After two serious relationships in ninth and 10th grades, Doug Bower, the St. Andrew's senior, swore off any more until he finished high school. "Sometimes you just wanna be with the guys," he says. Erik Anderson, the Herndon senior who has been dating the same girl for a year and a half, is asked if he's in love. "Maybe," he says with a little smile. "We'll play it as it goes along." Two guys, one with a girl, one without, both hedging their bets. It can be tough knowing when to commit. Do it too soon, and you short-circuit the main job of your adolescent years -- defining who you are apart from other people. You can feel as if you're losing yourself in a relationship, which puts you at risk for anger or depression. Don't commit, and you never discover the satisfaction that can come from cherishing someone and feeling cherished.
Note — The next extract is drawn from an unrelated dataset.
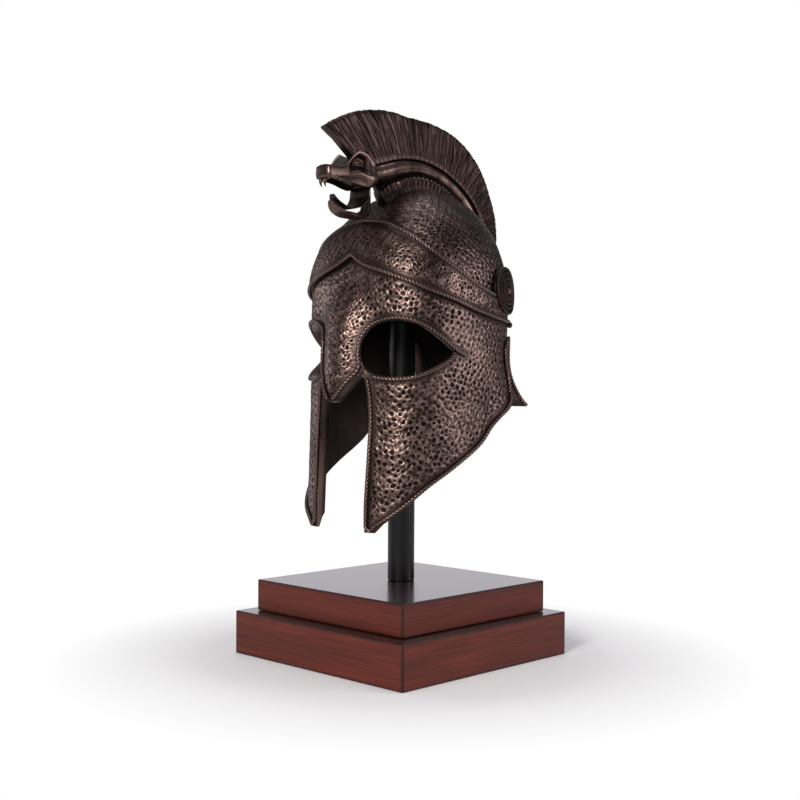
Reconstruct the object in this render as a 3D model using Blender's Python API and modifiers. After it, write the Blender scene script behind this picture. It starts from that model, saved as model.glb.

Maybe today's young men are playing it smart,
given the changes in girldom over the last decade. Maybe it's going to take some
time before young men and young women figure out which roles not only feel right
but make sense in the world they've inherited. Older generations can take
comfort in the fact that most young people tell surveyors that they want to be
married. Someday. "Sure, there's some real confusion," says chaplain Thomas.
"They clunk around. But so many are intelligent, with decent moral compasses. I
think this crowd will get there. They just won't get there our way."